Lounging on the deck, Louie and I got to know each other. He told me about the guy on the next island over. This man had a commercial greenhouse operation, a large, almost industrial complex with a barking dog and lots of no trespassing signs. He was the polar opposite of Louie’s eco-friendly little slice of paradise. A few years back this guy searched some legal papers and discovered he actually owned the rights to Louie’s little island. Within days Louie received an eviction notice.
Well, Louie was already into his second decade there and wasn’t about to move. Across at Skidegate the Haida heard about Louie’s impending eviction and came over to rescue him. One of the elders, Chief Skedans, a full ninety-two years old, was the first to help.

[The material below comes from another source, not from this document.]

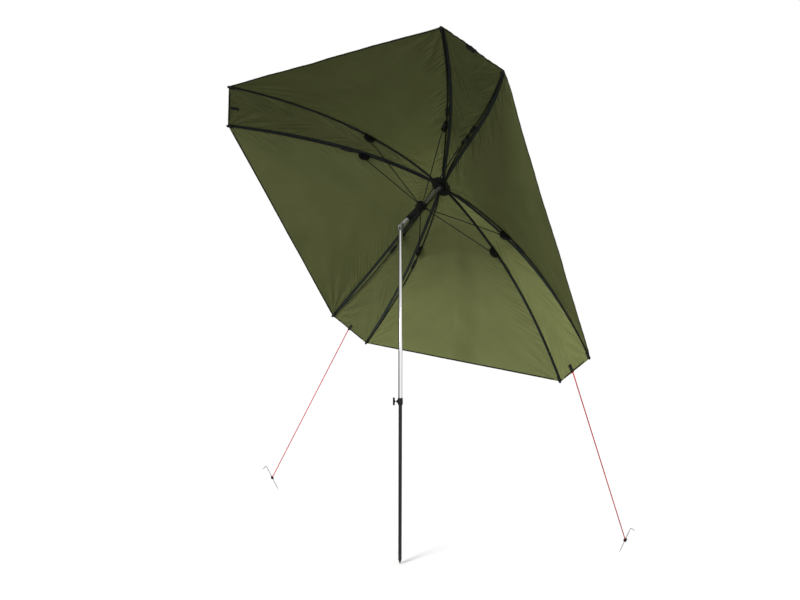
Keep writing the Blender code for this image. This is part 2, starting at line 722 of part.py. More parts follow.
def gore_mesh(to_next, to_last):
    """One gore in its rib's hinge frame: cloth from the middle of the panel on one side of the rib
    to the middle of that on the other, with the seam tape under it. to_next and to_last are the
    angles to the two neighbouring ribs."""
    hinge = Vector((HUB_RING_RADIUS, 0, 0))
    rings = []
    for r in [CLOTH_HOLE_RADIUS] + rib_stations():
        ring = []
        halves = {}
        for side in (to_next, to_last):
            own, way, half = toward_neighbour(r, CLOTH_RISE, side)
            top, top_way, _ = toward_neighbour(r, CLOTH_TOP, side)
            tape = min(TAPE_WIDTH / 2, TAPE_SHARE * half)
            low = above_rib(r, TAPE_RISE)
            halves[side] = (
                [top + top_way * (half - CLEAR / 2), own + way * (half - CLEAR / 2)],
                [own + way * tape, low + way * tape],
            )
        middle_top = above_rib(r, CLOTH_TOP)
        middle_low = above_rib(r, TAPE_RISE)
        edge, step = halves[to_next]
        ring += [middle_top, edge[0], edge[1], step[0], step[1], middle_low]
        edge, step = halves[to_last]
        ring += [step[1], step[0], edge[1], edge[0]]
        rings.append([point - hinge for point in ring])
    return to_mesh("gore", lofted(rings))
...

Chief Skedans arrived and looked around at Louie’s little island. “I think,” he said, “there was an old Haida village here once.” In fact, that’s pretty much a sure bet. Just about all the islands, at one time or another, had villages. At any rate, Chief Skedans claimed the island as Haida, and after that the guy next door couldn’t face the prospect of a legal battle to prove otherwise. Even the Canadian government doesn’t try to tackle land claims like that.

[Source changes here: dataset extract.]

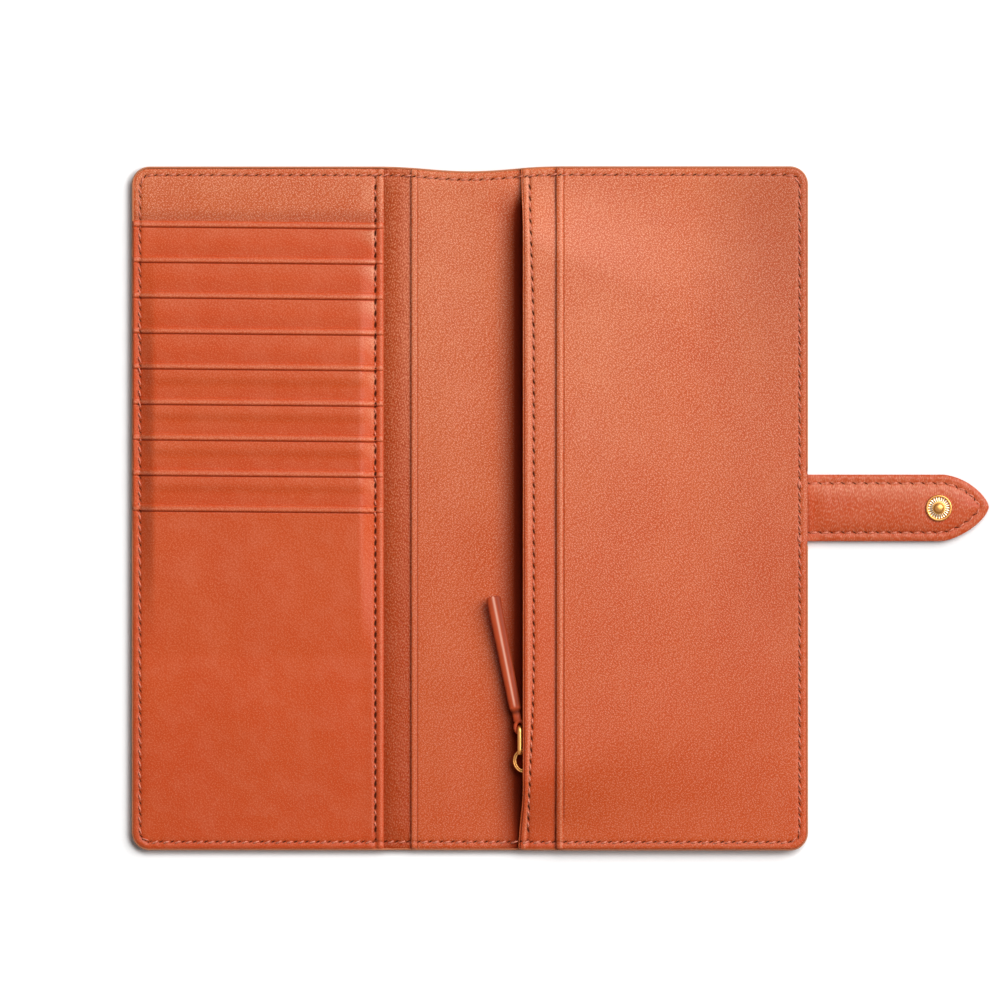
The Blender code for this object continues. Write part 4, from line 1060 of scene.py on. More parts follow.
note = {
    "thick": 0.75, "nose": (1.4, 0.4), "crease": (2.8, 0.2, -0.15), "pressed": (-116, 4, 1),
    "foldTone": (1.85, 0.34, 0.6), "edge": (1.3, -0.4, -0.2),
    "creaseTone": (2.8, 0.2, -0.75), "creaseLeast": 0.25,
    "sheenPatches": (9, 7, 0.12), "sheenPatchesFrom": (-40, 60, 1), "ripple": (26, 73),
    "light": (-60, 160, 0.16), "lightEnd": (90, -45, 1),           # painted light: paler at the upper left
    "dark": (70, 45, -0.11), "darkFrom": ((-100, 80, 1), (20, 80, 1.6)),  # and painted shade: darker at the upper right
}
fractions = places(np.array([0.0, 0.15, 0.35, 0.6, 1.0, 1.5, 2.0, 2.25, 2.4, 2.5, 2.6, 2.7, 2.8, 2.9, 3.0, 3.15]),
                   steps(3.15, 6.0, 0.6), steps(6.0, 84.0, 1.7), steps(84, 91.2, 0.45))
x, y = wallGrid(lambda rows: layer["noteEdge"] + 0.3 + 0 * rows, fractions, rows, inset)
over = x - layer["noteEdge"]
pressed = slope(y, note["pressed"])
z = noteTop(x, y) + seamRelief(x, y) - nosed(over, note["nose"]) + line(over, note["crease"]) * pressed
# Tone: a painted highlight on the fold, painted shade on the rounded edge and in the crease, painted sheen
# patches, and painted light and shade towards the top
least = note["creaseLeast"]
tone = line(over, note["foldTone"]) + line(over, note["creaseTone"]) * (least + (1 - least) * pressed)
tone = tone + slope(over, note["edge"]) + slope(y, note["light"]) * slope(x, note["lightEnd"])
tone = tone + (line(over, note["sheenPatches"]) * smoothStep(ripple(x, y, *note["ripple"]))
               * slope(y, note["sheenPatchesFrom"]))
tone = tone + slope(x, note["dark"]) * sum(slope(y, shape) for shape in note["darkFrom"])
# The sheet's edge is painted dark: painted shade in the gap beneath it
piece = closedSheet("note_panel_leather", stack(x, y, z), stack(x, y, z - note["thick"]), noteNappa,
                    halfRound(0.3), None, tone, seamField(x, y), edgeTone=-0.7)
fitted(piece, "pocket_leather", "back_cover", "note_pocket_panel")
print("stage 7: zip side")

# Strap: top and bottom leather, made in two lengths that meet between its two bends


def strapCurve(inset, count=240):
    # Half of the strap's outline, moved in, from its side to its tip: (u / a)^p + (v / b)^q = 1
    p, q = strap["pointPowers"]
    turn = np.linspace(0, np.pi / 2, count)
    u = (strap["pointLength"] - inset) * np.sin(turn) ** (2 / p)
    v = (strap["halfWidth"] - inset) * np.cos(turn) ** (2 / q)
    return strap["tip"] - strap["pointLength"] + u, v


def strapMiddle(x):  # the point leans a little up the page
    return strap["y"] + slope(x, (strap["tip"] - 20, 14, strap["lean"]))


def strapEdge(x, y):
    # Distance inside the strap's outline: past the straight part, to the nearest point of the curve
    u, v = strapCurve(0.0)
    aside = np.abs(y - strapMiddle(x))
    past = x > u[0] - 14
    distance = strap["halfWidth"] - aside
    near = np.hypot(x[past][:, None] - u, aside[past][:, None] - v).min(axis=1)
    distance[past] = np.minimum(distance[past], near)
    return distance


studAt = tuple(nodeMiddle("snap_stud")[:2])
strapTop = {
    "rollWidth": 1.4, "fall": (1.6, 1.3, strap["valley"] - strap["roll"]), "pad": (3.1, 2.6),
    "scallop": ((1.7, 0.8, -0.09), (4.4, 1.2, -0.072)),       # lines by the distance from the edge
    "wrinkle": 0.045, "wrinklePitch": 2.4, "wrinkleLean": 0.3, "wrinkleLeast": 0.4,
    "wrinkled": (136, 8, 1), "wrinkleFrom": (-1, 6, 1), "wander": (14, 81, 4.0), "patches": (9, 82),
    "press": (5.2, 0.5, -0.18), "rise": (strap["coverEdge"] - 1.5, 8, 1),
}
strapBottom = {"round": 0.5, "roundWidth": 1.3, "stitched": (strap["seamInset"], 0.7, 0.14),
               "rise": (strap["coverEdge"], 3, 1)}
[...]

Louie told me that the Haida were in a different position than most of the other First Nations in Canada. Land treaties were never signed here. There was never an agreement with the provincial or the federal governments. The islands were too remote. So with a declaration by Chief Skedans, Louie’s island became Haida territory — as simple as that.
But there was more. Chief Skedans offered to adopt Louie’s family. This was a great honour, and Louie still gets quite moved when he talks about it. An ancient potlatch ceremony was held, and Chief Skedans, who is a Raven, formally adopted Louie Two Elks’ family. They would now be Haida, or at least Joy Waters and the children would be.